Parte considerável dos estádios em construção no Qatar para o Mundial de 2022 segue a mesma linha: a sede de Al Khor fantasia-se de tenda árabe.

Os elementos primordiais deixaram de ser expostos, tal como rezava a cartilha do funcionalismo da arquitetura moderna no século 20, para serem cobertos por peles e revestimentos pós-modernos (ou contemporâneos, tanto faz) lançados nos catálogos de produtos mais recentes.

Inaugurado no último 16 de dezembro, o Estádio Olímpico de Tóquio segue um modelo mais à antiga.
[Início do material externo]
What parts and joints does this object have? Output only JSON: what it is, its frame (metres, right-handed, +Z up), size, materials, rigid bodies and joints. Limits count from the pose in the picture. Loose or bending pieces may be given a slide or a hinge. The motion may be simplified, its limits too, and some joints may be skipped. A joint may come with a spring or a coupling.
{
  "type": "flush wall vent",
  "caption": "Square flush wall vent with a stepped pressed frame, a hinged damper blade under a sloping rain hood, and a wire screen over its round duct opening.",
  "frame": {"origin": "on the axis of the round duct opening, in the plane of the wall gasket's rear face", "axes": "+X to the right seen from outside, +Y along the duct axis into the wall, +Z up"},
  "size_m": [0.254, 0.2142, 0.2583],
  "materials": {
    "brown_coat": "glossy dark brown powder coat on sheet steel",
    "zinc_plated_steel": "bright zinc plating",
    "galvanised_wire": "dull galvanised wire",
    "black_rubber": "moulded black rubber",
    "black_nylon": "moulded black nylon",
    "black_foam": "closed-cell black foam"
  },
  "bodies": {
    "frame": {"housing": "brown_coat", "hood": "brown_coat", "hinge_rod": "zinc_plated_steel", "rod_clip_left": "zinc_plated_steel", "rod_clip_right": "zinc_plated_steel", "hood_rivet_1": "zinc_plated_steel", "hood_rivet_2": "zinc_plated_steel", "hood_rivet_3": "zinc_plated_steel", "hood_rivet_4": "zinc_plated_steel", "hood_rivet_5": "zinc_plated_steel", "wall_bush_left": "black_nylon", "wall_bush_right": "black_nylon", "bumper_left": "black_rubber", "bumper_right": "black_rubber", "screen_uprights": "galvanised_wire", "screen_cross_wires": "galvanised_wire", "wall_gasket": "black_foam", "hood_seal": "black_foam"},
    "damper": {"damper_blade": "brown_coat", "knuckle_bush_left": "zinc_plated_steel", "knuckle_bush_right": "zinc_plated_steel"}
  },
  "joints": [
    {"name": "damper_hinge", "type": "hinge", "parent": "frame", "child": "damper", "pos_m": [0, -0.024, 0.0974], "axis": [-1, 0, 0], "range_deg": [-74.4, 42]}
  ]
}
Na fachada de Kengo Kuma não há casca escondendo seus triviais pilares metálicos pintados de branco que estruturam os “beirais”, os corredores e as escadas.
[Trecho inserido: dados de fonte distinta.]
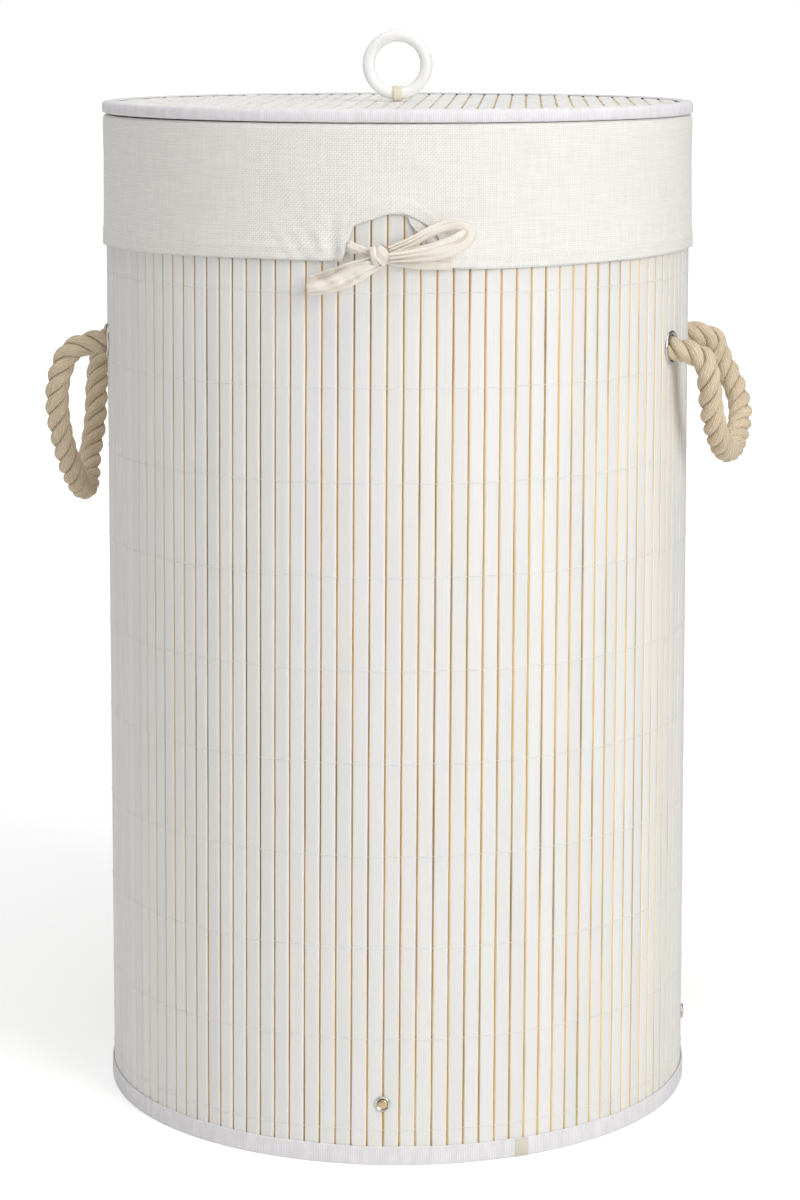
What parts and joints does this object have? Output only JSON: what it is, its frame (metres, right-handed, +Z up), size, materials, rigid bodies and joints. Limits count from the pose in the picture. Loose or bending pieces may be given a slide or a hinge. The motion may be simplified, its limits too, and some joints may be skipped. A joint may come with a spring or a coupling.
{
  "type": "laundry hamper",
  "caption": "Round bamboo-slat laundry hamper with a lift-out cotton liner, folded cuff and bow tie, rope side handles and a loose lid with a pull ring.",
  "frame": {"origin": "centre of the foot of the wall, on the floor", "axes": "+Z up; -Y is the front, where the cuff is tied; the rope handles are on -X and +X"},
  "size_m": [0.4222, 0.3649, 0.6349],
  "materials": {
    "painted_bamboo": "white paint over flat bamboo, raw tan edges, satin",
    "painted_wood": "smooth white paint, satin",
    "backing_cloth": "thin non-woven cloth",
    "binding_tape": "white ribbed woven tape",
    "sewing_thread": "white cotton thread",
    "hoop_wire": "drawn wire",
    "base_board": "fibreboard",
    "lid_board": "pressed board",
    "screw_brass": "nickel washed brass",
    "nickel": "bright nickel",
    "cotton_rope": "three strand twisted cotton, tan",
    "liner_linen": "off-white linen weave",
    "tie_cotton": "soft natural cotton tape",
    "strap_cotton": "cream cotton tape",
    "strap_button": "plain turned wood"
  },
  "bodies": {
    "hamper": {"base_board": "base_board", "base_screw_cups": "nickel", "base_screws": "screw_brass", "foot_binding": "binding_tape", "left_eyelet_washers": "nickel", "left_eyelets": "nickel", "left_rope_ends": "cotton_rope", "right_eyelet_washers": "nickel", "right_eyelets": "nickel", "right_rope_ends": "cotton_rope", "rim_binding": "binding_tape", "rim_hoop": "hoop_wire", "wall_backing": "backing_cloth", "wall_seam_tape": "binding_tape", "wall_slats_01": "painted_bamboo", "wall_slats_02": "painted_bamboo", "wall_slats_03": "painted_bamboo", "wall_slats_04": "painted_bamboo", "wall_slats_05": "painted_bamboo", "wall_slats_06": "painted_bamboo", "wall_slats_07": "painted_bamboo", "wall_slats_08": "painted_bamboo", "wall_slats_09": "painted_bamboo", "wall_slats_10": "painted_bamboo", "wall_slats_11": "painted_bamboo", "wall_slats_12": "painted_bamboo", "wall_stitching": "sewing_thread"},
    "left_handle": {"left_handle_rope": "cotton_rope"},
    "right_handle": {"right_handle_rope": "cotton_rope"},
    "liner": {"liner_side": "liner_linen", "liner_base": "liner_linen", "cuff_hem": "liner_linen", "notch_facing": "liner_linen", "tie_knot": "tie_cotton", "tie_loop": "tie_cotton", "tie_tail": "tie_cotton", "tie_left_run": "tie_cotton", "tie_right_run": "tie_cotton"},
    "lid": {"lid_slats": "painted_bamboo", "lid_core": "lid_board", "lid_lining": "backing_cloth", "lid_binding": "binding_tape", "lid_stitching": "sewing_thread", "ring_strap": "strap_cotton", "strap_button": "strap_button"},
    "ring": {"pull_ring": "painted_wood"}
  },
  "joints": [
    {"name": "left_handle_swing", "type": "hinge", "parent": "hamper", "child": "left_handle", "pos_m": [-0.18601, 0, 0.452], "axis": [0, 1, 0], "range_deg": [0, 150]},
    {"name": "right_handle_swing", "type": "hinge", "parent": "hamper", "child": "right_handle", "pos_m": [0.18601, 0, 0.452], "axis": [0, -1, 0], "range_deg": [0, 150]},
    {"name": "liner_lift", "type": "slide", "parent": "hamper", "child": "liner", "axis": [0, 0, 1], "range_m": [0, 0.6]},
    {"name": "lid_lift", "type": "slide", "parent": "liner", "child": "lid", "axis": [0, 0, 1], "range_m": [0, 0.2]},
    {"name": "ring_fold", "type": "hinge", "parent": "lid", "child": "ring", "pos_m": [0, 0, 0.5967], "axis": [0.9952, 0.0976, 0], "range_deg": [-88, 88]}
  ]
}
O que há de singular são arbustos e demais plantas que ocupam o perímetro de cada um dos quatro níveis de circulação. A moda que se está seguindo é do prédio milanês Bosco Verticale. Assim, na imagem da arena japonesa predominam a vegetação verde e a madeira.

Notável também é a cobertura do estádio composta por treliças de madeira e metal. Com partes opacas e trechos translúcidos para não gerar sombra no campo, o teto cobre os 60 mil espectadores que assistirão provas de atletismo, jogos de futebol e as cerimônias de abertura e encerramento dos Jogos Olímpicos.

A ausência da pele externa também se justifica pela ênfase na ventilação natural, a fim de reduzir o uso de energia. Muitas características do projeto de Kuma servem para justificar o rótulo da sustentabilidade.

Apresentar o respeito ao meio ambiente é uma fundamental declaração ao mundo: o problema do discurso é que 12 ONGs denunciaram o uso da madeira na construção do estádio como causa da devastação de grandes áreas de floresta tropical na Indonésia e na Malásia.